Edward Charles Roach (1909–1997), was an Australian trade unionist, long-time leader of the Waterside Workers' Federation (WWF) and prominent member of the Communist Party of Australia. He was a key organiser of the 1938 Dalfram dispute, when dock workers, concerned with the occupation of China, refused to load ships destined for Japan with Australian pig-iron, a raw material for munitions. He was twice imprisoned for his industrial activity. As a leader in the WWF during the introduction of containerisation, he was responsible for winning significant improvements in working conditions for those in the Australian stevedoring industry.

== Early life ==
Roach was born in poverty in Coledale, on the South Coast of New South Wales in 1909, the third of eight children, to a coal-mining father and housewife mother.
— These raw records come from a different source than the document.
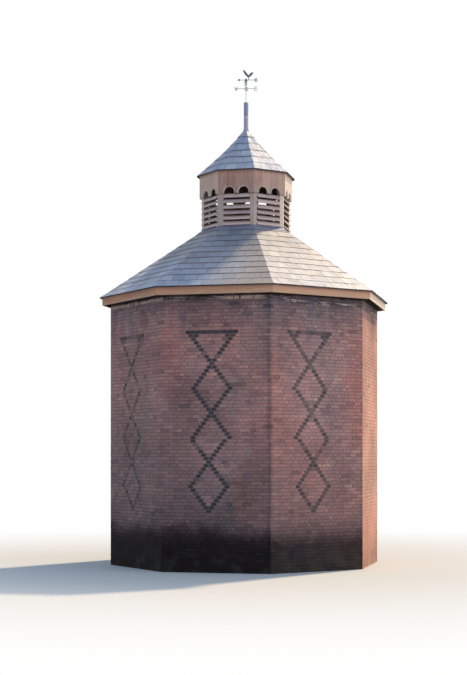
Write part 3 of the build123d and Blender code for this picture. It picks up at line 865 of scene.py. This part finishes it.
def brick_wall(side):
    """One wall of the octagon, brick by brick."""
    chance = draws("wall", side)
    shell = Shell()
    reach, top = WALL_OUTER, 0.0
    if side == BACK:
        top = lintel_high.z
        parts = ((threshold_high.x, 0.0, lintel_low.z), (lintel_high.x, lintel_low.z, top))
        for edge in (-1, 1):
            for inner, low, high in parts:
                mortar_block(shell, side, *sorted((edge * inner, edge * reach)), low, high)
    mortar_block(shell, side, -reach, reach, top, WALL_HEIGHT)
    below = []
    for course in range(int(WALL_HEIGHT / COURSE) + 1):
        bricks = course_joints(course, side, below, chance)
        for start, end, burnt in bricks:
            tone = brick_tone(side, course, start, end, burnt, chance)
            brick(shell, side, course, start, end, tone, chance)
        below = [start for start, end, burnt in bricks if start > 0]
    wall = shell.make("brickwork_" + SIDES[side], [BRICK, MORTAR])
    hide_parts("wall_" + SIDES[side])


def clip(outline, keep):
    """The part of a flat outline where keep isn't negative."""
    result = []
    for index, point in enumerate(outline):
        before = outline[index - 1]
        now, then = keep(point), keep(before)
        if (now >= 0) != (then >= 0):
            part = then / (then - now)
            result.append(tuple(b + (p - b) * part for b, p in zip(before, point)))
        if now >= 0:
            result.append(point)
    return result


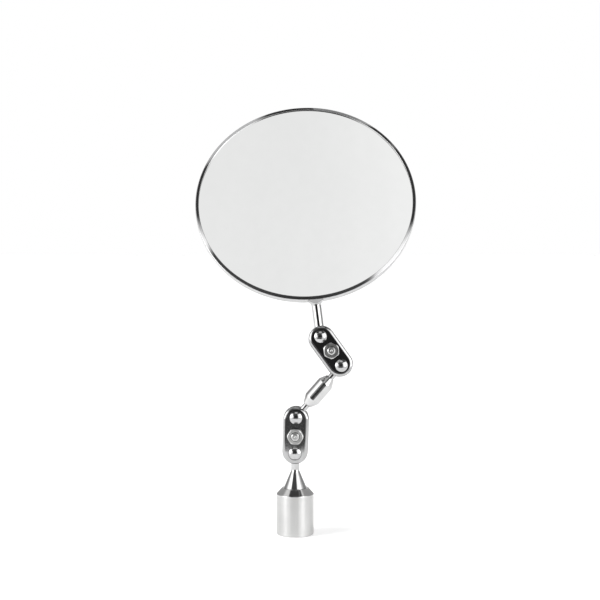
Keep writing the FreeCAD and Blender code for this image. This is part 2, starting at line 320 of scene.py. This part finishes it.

The political background of the area is covered by Joseph Davis in "Wobbly Wollongong: anti-capitalist attitudes and activism in the Northern Illawarra Mining Townships of Scarborough and Coledale 1914-1919". Two of his siblings died as babies. He left school at 13 to mine coal in Newcastle.

With the onset of the Great Depression, Roach traveled through northern New South Wales and Queensland seeking work. In 1931, in Mackay he became a member of the Communist Party and became local branch secretary of the Unemployed Workers' Movement.
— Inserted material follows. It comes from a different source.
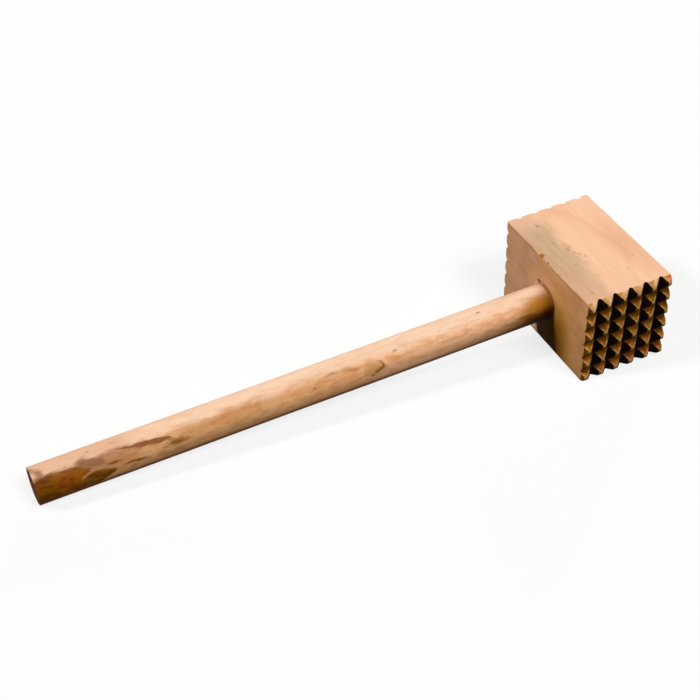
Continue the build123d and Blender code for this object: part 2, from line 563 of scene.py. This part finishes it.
def inside_outline(along, angle, outline):
    """How deep inside a patch each place of the handle's surface lies, in millimetres."""
    here = np.stack([along, angle * HANDLE_RADIUS], -1)
    nearest, inside = np.full(along.shape, np.inf), np.zeros(along.shape, bool)
    corner = on_paper(outline)
    for a, b in zip(corner, np.roll(corner, -1, axis=0)):
        t = np.clip(((here - a) @ (b - a)) / ((b - a) @ (b - a)), 0, 1)
        nearest = np.minimum(nearest, np.linalg.norm(here - a - t[..., None] * (b - a), axis=-1))
        if a[1] == b[1]:
            continue
        level_with = (a[1] > here[..., 1]) != (b[1] > here[..., 1])
        inside ^= level_with & ((here - a)[..., 0] < (here - a)[..., 1] * (b - a)[0] / (b - a)[1])
    return np.where(inside, nearest, -nearest)


def inside_stroke(along, angle, spine):
    """How deep inside a stroke each place of the handle's surface lies, in millimetres."""
    here = np.stack([along, angle * HANDLE_RADIUS], -1)
    deepest = np.full(along.shape, -np.inf)
    place, wide = on_paper(spine), [point[2] for point in spine]
    for a, b, wide_a, wide_b in zip(place, place[1:], wide, wide[1:]):
        t = np.clip(((here - a) @ (b - a)) / ((b - a) @ (b - a)), 0, 1)
        away = np.linalg.norm(here - a - t[..., None] * (b - a), axis=-1)
        deepest = np.maximum(deepest, wide_a + (wide_b - wide_a) * t - away)
    return deepest


def figure_values(points):
    """How much of each figure colour the handle has at each point."""
    angle = np.arctan2(points[:, 0], points[:, 2] - AXIS_Z)
    stretched = points * [1.0, 0.35, 1.0]
    along = 0.4 * ripple(stretched, size=3.0, seed=70) + 0.25 * ripple(stretched, size=1.2, seed=71)
    across = 0.2 * ripple(stretched, size=2.5, seed=72) + 0.1 * ripple(stretched, size=1.0, seed=73)
    values = {}
    for colour, marks in FIGURE.items():
        values[colour] = np.zeros(len(points))
        ragged = 0.2 if colour == "dark" else 1.0
        place = points[:, 1] + ragged * along, angle + ragged * across / HANDLE_RADIUS
        for soft, share, mark in marks:
            inside = (inside_outline if len(mark[0]) == 2 else inside_stroke)(*place, mark)
            values[colour] = np.maximum(values[colour], share * smooth(inside, -soft / 2, soft / 2))
    return values


def radius_at(y, turn, unit):
    """The handle's radius at a place along it: one number, or one for each point round it."""
    if y > SIDE_Y:
        return TENON_RADIUS
    if y >= SIDE_Y - FULL_STRETCH:
        return HANDLE_RADIUS
    place = ring_at(unit, HANDLE_RADIUS, y)
    radius = HANDLE_RADIUS - SANDED + UNEVEN * ripple(place * [1, 0.15, 1], size=9, seed=61)
    in_crack = inside_stroke(np.full(AROUND, y), turn, CRACK)
    radius -= CRACK_DEPTH * smooth(in_crack, -0.6, 0.3)
    from_knot = (turn - KNOT_ANGLE) * HANDLE_RADIUS
    return radius + KNOT_SWELL * bump(y - KNOT_Y, KNOT_WIDTH) * bump(from_knot, KNOT_WIDTH)


def build_handle(long_grain, end_grain):
    """The handle: a sanded dowel with a worn butt, a knot, an eased tenon and the wedge's kerf."""
    turn = np.linspace(-math.pi, math.pi, AROUND, endpoint=False)
    unit = np.stack([np.sin(turn), np.zeros(AROUND), np.cos(turn)], 1)
    flat = BUTT_Y + BUTT_INSET
    share = ROUND_SHARE + ROUND_SHARE_VARIES * ripple(unit * HANDLE_RADIUS, size=8, seed=60)
    rounding = BUTT_ROUND * share
    rings = [ring_at(unit, radius, flat) for radius in BUTT_RADII]
    for bend in BUTT_BENDS:
        ring = ring_at(unit, HANDLE_RADIUS - rounding * (1 - np.sin(bend)), flat)
        ring[:, 1] += rounding * (1 - np.cos(bend))
        rings.append(ring)
    places = [*np.concatenate([np.arange(*stretch) for stretch in STRETCHES]), LAST_RING_Y]
    rings += [ring_at(unit, radius_at(y, turn, unit), y) for y in places]
    rings += [ring_at(unit, radius, FAR_Y) for radius in END_RADII]

    count = len(rings)
    numbers = np.arange(count * AROUND).reshape(count, AROUND)
    points = np.concatenate([*rings, [[0, flat, AXIS_Z], [0, FAR_Y, AXIS_Z]]])
    butt, end = count * AROUND, count * AROUND + 1
    after = np.roll(numbers, -1, axis=1)
    faces = ring_faces(numbers).tolist()
    kinds = np.zeros((count - 1, AROUND))
    kinds[: len(BUTT_RADII)] = 1
    kinds[-len(END_RADII):] = 1
    faces += [[butt, b, a] for a, b in zip(numbers[0], after[0])]
    faces += [[end, a, b] for a, b in zip(numbers[-1], after[-1])]
    kinds = [*kinds.ravel(), *[1] * (2 * AROUND)]
    values = figure_values(points)
    handle = make_piece("round_handle", points, faces, [long_grain, end_grain], kinds, values)
    cut_kerf(handle)
    return handle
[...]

== Waterside Workers' Federation ==
Returning to New South Wales in the mid-1930s, he joined the Newcastle Branch of the Waterside Workers' Federation (WWF) in 1934. In 1936, he moved to the South Coast Branch, which covered Port Kembla. He was elected Branch Secretary in March 1938 on a platform of agitating for significant improvements in working conditions at the Port. The branch was successful in securing the first union-controlled employment roster in an Australian port.
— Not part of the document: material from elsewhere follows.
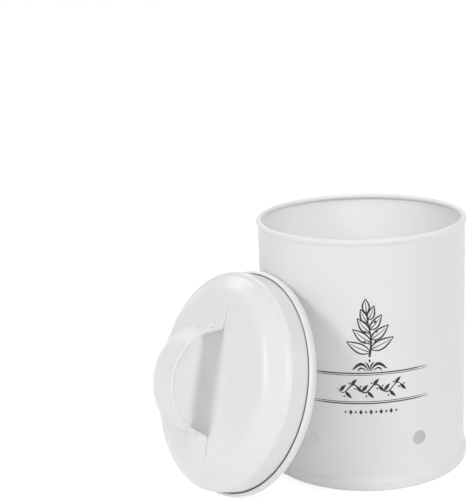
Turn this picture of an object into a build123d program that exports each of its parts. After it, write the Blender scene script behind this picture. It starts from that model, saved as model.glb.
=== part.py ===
from build123d import *
import os
from math import asin, cos, degrees, radians, sin, sqrt

# Garlic keeper: an open pressed-steel canister with its overcap lid leaning on it.
# Lengths are millimetres and angles are degrees. The origin is the centre of the
# canister's foot, +Z is up, and the lid leans on the -Y side.

# Sheet and clearances
sheet = 0.5                # steel sheet of the canister and the lid
layer_gap = 0.05           # between folded layers, and under the handle's feet
lean_gap = 0.3             # between the leaning lid and the canister's wall
lid_fit = 0.2              # radial play between the lid's bore and the rolled rim

# Canister
can_radius = 61.0          # outside of the wall
can_height = 148.0
rim_wire = 2.4             # diameter of the wire in the rolled rim
rim_overhang = 0.85        # rolled rim beyond the outside of the wall
rim_neck_radius = 3.0      # bend from the wall out to the rolled rim
rim_wrap = 305.0           # how far the sheet goes round the wire
foot_flare = 1.4           # foot ring beyond the outside of the wall
foot_flare_height = 4.3
foot_height = 4.2          # straight part of the foot ring
fold_radius = 0.3          # inside fold of the foot ring, to mid-sheet
base_height = 3.7          # underside of the base panel above the floor
base_corner = 0.8
base_ring_radius = 40.0    # pressed stiffening ring in the base panel
base_ring_width = 7.0
base_ring_height = 1.0

# Vent holes
vent_count = 6
vent_diameter = 8.5
vent_height = 29.0
vent_start = -9.0          # direction of the first vent, from +X

# Lid
lid_side_height = 16.8     # where the ledge would meet the wall if the shoulder were sharp
lid_shoulder = 2.5         # outside radius of the shoulder
ledge_width = 3.05         # narrow ledge inside the shoulder, from the outside of the wall
ledge_rise = 0.7
ledge_bend = 2.0
crown_slope_width = 9.0    # from the ledge in to the edge of the raised crown
crown_step = 7.5           # from the ledge up to the crown's edge
crown_bend = 10.0          # outside radius round the crown's edge
crown_rise = 1.6           # dome of the crown itself
curl_width = 2.4           # rolled lip beyond the lid's wall
curl_height = 4.5
curl_top_angle = 100.0     # how far the lip's upper edge turns back to the wall
lid_lean = 20.0            # lid's rim plane from the vertical
lid_aside = -8.8           # lid's centre beside the canister's, along X

# Handle
strap_width = 20.0         # over the rolled edges
strap_sheet = 0.9
strap_arch_radius = 29.9   # to mid-sheet
strap_arch_height = 25.1   # centre of the arch above the lid's rim plane
foot_margin = 7.0          # from the end of each foot out to the crown's edge
strap_bend = 2.4           # bend between arch and foot, to mid-sheet
strap_corner = 3.0         # rounded corners of the feet
edge_bead = 2.0            # diameter of the rolled edges
edge_inset = 0.5           # from the outside of the rolled edges in to the sheet's edge
edge_bead_start = 10.0     # angle up the arch where the rolled edges begin
dart_width = 3.0           # pressed dart across each bend
dart_leg = 3.4             # dart along foot and arch, from mid-sheet
handle_turn = 9.2          # handle's line from the upright, about the lid's axis
handle_offset = -1.3       # handle's middle from the lid's axis, along the strap

half_sheet = sheet / 2


def sheet_outline(path, thickness):
    # Closed outline of a sheet that is centred on the path, with rounded edges
    return offset(path.wires()[0], amount=thickness / 2, side=Side.BOTH)


# --- Canister wall: rolled rim, flared foot, vent holes ---

wall_mid = can_radius - half_sheet
rim_roll = rim_wire / 2 + layer_gap + half_sheet
rim_outer = can_radius + rim_overhang
rim_centre = rim_outer - rim_roll - half_sheet
rim_level = can_height - rim_roll - half_sheet

neck_centre = wall_mid + rim_neck_radius
neck_reach = rim_neck_radius + rim_roll
neck_level = rim_level - sqrt(neck_reach**2 - (neck_centre - rim_centre)**2)
neck_angle = degrees(asin((rim_level - neck_level) / neck_reach))

foot_mid = wall_mid + foot_flare
layer_pitch = sheet + layer_gap
base_skirt_mid = foot_mid - layer_pitch
fold_mid = base_skirt_mid - layer_pitch
fold_top = base_height + half_sheet - base_corner
flare_top = foot_height + foot_flare_height
flare_half = (foot_mid - wall_mid) / 2

with BuildPart() as can_wall:
    with BuildSketch(Plane.XZ) as wall_section:
        with BuildLine(mode=Mode.PRIVATE) as wall_path:
            fold = FilletPolyline(
                (fold_mid, fold_top),
                (fold_mid, half_sheet),
                (foot_mid, half_sheet),
                (foot_mid, foot_height),
                radius=fold_radius,
            )
            flare_middle = (wall_mid + flare_half, foot_height + foot_flare_height / 2)
            lower_flare = TangentArc(fold @ 1, flare_middle, tangent=(0, 1))
            upper_flare = TangentArc(lower_flare @ 1, (wall_mid, flare_top), tangent=lower_flare % 1)
            side = Line((wall_mid, flare_top), (wall_mid, neck_level))
            neck = CenterArc((neck_centre, neck_level), rim_neck_radius, 180, -neck_angle)
            CenterArc((rim_centre, rim_level), rim_roll, -neck_angle, rim_wrap)
        with BuildLine():
            sheet_outline(wall_path, sheet)
        make_face()
    revolve(axis=Axis.Z)
    with PolarLocations(0, vent_count, start_angle=vent_start):
        with Locations(Location((can_radius, 0, vent_height), (0, 90, 0))):
            Cylinder(vent_diameter / 2, can_radius / 2, mode=Mode.SUBTRACT)

can_wall.part.label = "can_wall"


# --- Rim wire: closed ring inside the rolled rim ---

with BuildPart() as rim_ring:
    with BuildSketch(Plane.XZ) as wire_section:
        with Locations((rim_centre, rim_level)):
            Circle(rim_wire / 2)
    revolve(axis=Axis.Z)

rim_ring.part.label = "rim_wire"


# --- Base: recessed panel, with its skirt held in the fold of the foot ring ---

panel_mid = base_height + half_sheet
skirt_end = sheet + layer_gap + half_sheet
ring_inner = base_ring_radius - base_ring_width / 2
ring_outer = base_ring_radius + base_ring_width / 2

with BuildPart() as can_base:
    with BuildSketch(Plane.XZ) as base_section:
        with BuildLine(mode=Mode.PRIVATE) as base_path:
            FilletPolyline(
                (-sheet, panel_mid),
                (ring_inner, panel_mid),
                (ring_inner + base_ring_height, panel_mid + base_ring_height),
                (ring_outer - base_ring_height, panel_mid + base_ring_height),
                (ring_outer, panel_mid),
                (base_skirt_mid, panel_mid),
                (base_skirt_mid, skirt_end),
                radius=base_corner,
            )
        with BuildLine():
            sheet_outline(base_path, sheet)
        make_face()
        with Locations((-sheet, 0)):
            Rectangle(2 * sheet, 2 * can_height, mode=Mode.SUBTRACT)
    revolve(axis=Axis.Z)

can_base.part.label = "can_base"


# --- Where the lid leans ---

lid_bore = rim_outer + lid_fit
lid_outer = lid_bore + sheet
lid_mid = lid_bore + half_sheet
lip_roll = curl_width / 2
lip_outer_roll = lip_roll + half_sheet
lip_centre = lid_mid + lip_roll


def lean_distance(steps=720):
    # How far the lid's centre stands from the canister's axis, so that the round
    # lower edge of the lip clears the wall by the lean gap all the way round
    reach = can_radius + lean_gap + lip_outer_roll
    furthest = 0.0
    for step in range(steps):
        turn = radians(360 * step / steps)
        along_x = lid_aside + lip_centre * sin(turn)
        along_y = lip_centre * cos(turn) * sin(radians(lid_lean))
        if abs(along_x) < reach:
            furthest = max(furthest, along_y + sqrt(reach**2 - along_x**2))
    return furthest - lip_outer_roll * cos(radians(lid_lean))


lid_level = (lip_centre * cos(radians(lid_lean))
             + lip_outer_roll * (1 - sin(radians(lid_lean))))
lid_axis = (0, -cos(radians(lid_lean)), sin(radians(lid_lean)))
lid_plane = Plane(origin=(lid_aside, -lean_distance(), lid_level), x_dir=(1, 0, 0), z_dir=lid_axis)
lid_section_plane = Plane(origin=lid_plane.origin, x_dir=lid_plane.x_dir, z_dir=-lid_plane.y_dir)
lid_turn_axis = Axis(lid_plane.origin, lid_plane.z_dir)


# --- Lid: raised crown, ledge, shoulder, wall and rolled lip in one sheet ---

ledge_radius = lid_outer - ledge_width
ledge_level = lid_side_height + ledge_rise
crown_edge_radius = ledge_radius - crown_slope_width
crown_edge_level = ledge_level + crown_step
crown_radius = (crown_edge_radius**2 + crown_rise**2) / (2 * crown_rise)
crown_centre = crown_edge_level + crown_rise - crown_radius
crown_mid_radius = crown_radius - half_sheet
crown_angle = degrees(asin(crown_edge_radius / crown_radius))
overrun_angle = degrees(asin(sheet / crown_mid_radius))

with BuildPart() as lid_shell:
    with BuildSketch(lid_section_plane) as lid_section:
        with BuildLine(mode=Mode.PRIVATE) as lid_path:
            crown = CenterArc((0, crown_centre), crown_mid_radius, 90 + overrun_angle,
                              -(crown_angle + overrun_angle))
            ledge_corner = Vector(ledge_radius, ledge_level - half_sheet)
            shoulder_corner = Vector(lid_mid, lid_side_height - half_sheet)
            Polyline(crown @ 1, ledge_corner, shoulder_corner, (lid_mid, lip_outer_roll))
            for corner, bend_radius in (
                (crown @ 1, crown_bend - half_sheet),
                (ledge_corner, ledge_bend + half_sheet),
                (shoulder_corner, lid_shoulder - half_sheet),
            ):
                fillet(lid_path.vertices().sort_by_distance(corner)[0], radius=bend_radius)
            CenterArc((lip_centre, lip_outer_roll), lip_roll, 180, 180)
            Line((lip_centre + lip_roll, lip_outer_roll),
                 (lip_centre + lip_roll, curl_height - lip_outer_roll))
            CenterArc((lip_centre, curl_height - lip_outer_roll), lip_roll, 0, curl_top_angle)
        with BuildLine():
            sheet_outline(lid_path, sheet)
        make_face()
        with Locations((-sheet, 0)):
            Rectangle(2 * sheet, 2 * crown_radius, mode=Mode.SUBTRACT)
    revolve(axis=lid_turn_axis)

lid_shell.part.label = "lid_shell"


# --- Handle: arched strap with rolled edges and flat feet, spot-welded to the crown ---

handle_line = lid_plane.y_dir.rotate(lid_turn_axis, handle_turn)
handle_plane = Plane(origin=lid_plane.origin + handle_line * handle_offset,
                     x_dir=handle_line.cross(lid_plane.z_dir), z_dir=lid_plane.z_dir)
handle_section_plane = Plane(origin=handle_plane.origin, x_dir=handle_plane.y_dir,
                             z_dir=handle_plane.x_dir)
arch_axis = Axis(handle_plane.origin + handle_plane.z_dir * strap_arch_height, handle_plane.x_dir)

half_strap = strap_sheet / 2
strap_foot_end = crown_edge_radius - foot_margin
foot_under_radius = crown_radius + layer_gap
foot_mid_radius = foot_under_radius + half_strap
foot_level = crown_centre + sqrt(foot_mid_radius**2 - strap_arch_radius**2)
bead_direction = (handle_line * cos(radians(edge_bead_start))
                  + handle_plane.z_dir * sin(radians(edge_bead_start)))
bead_plane = Plane(origin=arch_axis.position, x_dir=handle_plane.x_dir,
                   z_dir=handle_plane.x_dir.cross(bead_direction))
bead_aside = (strap_width - edge_bead) / 2
sheet_aside = strap_width / 2 - edge_inset

with BuildPart() as lid_handle:
    with BuildSketch(handle_section_plane) as strap_section:
        with Locations((-handle_offset, crown_centre)):
            Circle(foot_mid_radius + half_strap)
        with Locations((0, foot_level)):
            Rectangle(2 * strap_foot_end, 2 * strap_arch_radius, mode=Mode.INTERSECT)
        with Locations((0, strap_arch_height)):
            Circle(strap_arch_radius + half_strap)
            Circle(strap_arch_radius - half_strap, mode=Mode.SUBTRACT)
        with Locations((-handle_offset, crown_centre)):
            Circle(foot_under_radius, mode=Mode.SUBTRACT)
        corners = strap_section.vertices().sort_by(Axis.X)
        fillet([corners[2], corners[-3]], radius=strap_bend - half_strap)
        fillet(strap_section.vertices().sort_by(SortBy.DISTANCE)[:2], radius=strap_bend + half_strap)
    extrude(amount=sheet_aside, both=True)
    with BuildSketch(handle_section_plane):
        with BuildLine():
            Polyline(
                (strap_arch_radius, foot_level),
                (strap_arch_radius + dart_leg, foot_level),
                (strap_arch_radius, foot_level + dart_leg),
                close=True,
            )
        make_face()
        mirror(about=Plane.YZ)
    extrude(amount=dart_width / 2, both=True)
    with BuildSketch(handle_plane):
        RectangleRounded(strap_width, 2 * strap_foot_end, strap_corner)
    extrude(amount=2 * (strap_arch_height + strap_arch_radius), mode=Mode.INTERSECT)
    with BuildSketch(bead_plane):
        with Locations((bead_aside, strap_arch_radius), (-bead_aside, strap_arch_radius)):
            Circle(edge_bead / 2)
    revolve(axis=arch_axis, revolution_arc=180 - 2 * edge_bead_start)

lid_handle.part.label = "lid_handle"


os.makedirs("parts", exist_ok=True)
for piece in (can_wall.part, rim_ring.part, can_base.part, lid_shell.part, lid_handle.part):
    export_step(piece, f"parts/{piece.label}.step")
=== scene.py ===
import math

import bmesh
import bpy
from mathutils import Matrix, Vector


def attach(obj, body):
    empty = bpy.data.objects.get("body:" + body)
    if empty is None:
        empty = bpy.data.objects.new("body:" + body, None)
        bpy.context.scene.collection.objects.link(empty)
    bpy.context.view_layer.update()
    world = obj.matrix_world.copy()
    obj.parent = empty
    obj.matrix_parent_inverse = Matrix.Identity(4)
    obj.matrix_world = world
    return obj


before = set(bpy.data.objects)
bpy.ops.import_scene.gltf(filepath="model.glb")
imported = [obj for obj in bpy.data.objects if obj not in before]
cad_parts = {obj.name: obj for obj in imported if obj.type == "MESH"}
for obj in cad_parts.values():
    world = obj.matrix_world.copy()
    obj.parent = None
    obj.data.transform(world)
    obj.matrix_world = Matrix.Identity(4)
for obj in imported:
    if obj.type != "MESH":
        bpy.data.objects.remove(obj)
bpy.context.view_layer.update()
print("frame loaded:", len(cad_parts), "nodes")


# Shared node groups

def newGroup(name, inputs, outputs):
    group = bpy.data.node_groups.new(name, "ShaderNodeTree")
    for socketName, kind, value in inputs:
        socket = group.interface.new_socket(socketName, in_out="INPUT", socket_type=kind)
        socket.default_value = value
    for socketName, kind in outputs:
        group.interface.new_socket(socketName, in_out="OUTPUT", socket_type=kind)
    entry = group.nodes.new("NodeGroupInput")
    leave = group.nodes.new("NodeGroupOutput")
    return group, entry, leave


def noiseNode(nodes, links, coords, scale, detail):
    noise = nodes.new("ShaderNodeTexNoise")
    noise.inputs["Detail"].default_value = detail
    links.new(coords, noise.inputs["Vector"])
    if isinstance(scale, float):
        noise.inputs["Scale"].default_value = scale
    else:
        links.new(scale, noise.inputs["Scale"])
    return noise


def mathNode(nodes, links, operation, first, second):
    node = nodes.new("ShaderNodeMath")
    node.operation = operation
    for socket, value in zip(node.inputs, (first, second)):
        if isinstance(value, (int, float)):
            socket.default_value = value
        else:
            links.new(value, socket)
    return node.outputs["Value"]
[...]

The growing strength of the local branch was exemplified in the Dalfram dispute of November that same year. Citing the Japanese invasion of China, the union refused to load pig-iron ore aboard a ship, the Dalfram, that was destined for a munitions factory in Japan. The dispute drew the attention of the Attorney-General, Robert Menzies (future Prime Minister), who would earn the nick-name "Pig-Iron Bob" that would stand for the rest of his life for his attempts to force the union to cease the industrial action.

During World War Two, Roach was able to consolidate the gains made in Port Kembla and extend these to other ports. He helped bring back the Permanent and Casual Wharf Labourers' Union which had split from the union in 1917. In 1942 he was elected Assistant General Secretary-Organiser.

In 1949 during the miners' strike, he was held in contempt for using trade union resources to support the miners sent to gaol for six weeks. In 1951, as part of the WWF agitation over the Commonwealth Arbitration Court's considerations of adjustments to the minimum wage in Australia, Roach was found in contempt of court and spent nine and a half months in gaol.

The only full biography of Ted Roach is the 2021 publication "Ted Roach – From Pig Iron Hero To Long Bay Gaol: A Wharfie’s Life" by Denis Kevans, ISBN 978-0-9803883-7-4.

== Later life ==
Roach died in on 25 February 1997, three weeks after his wife.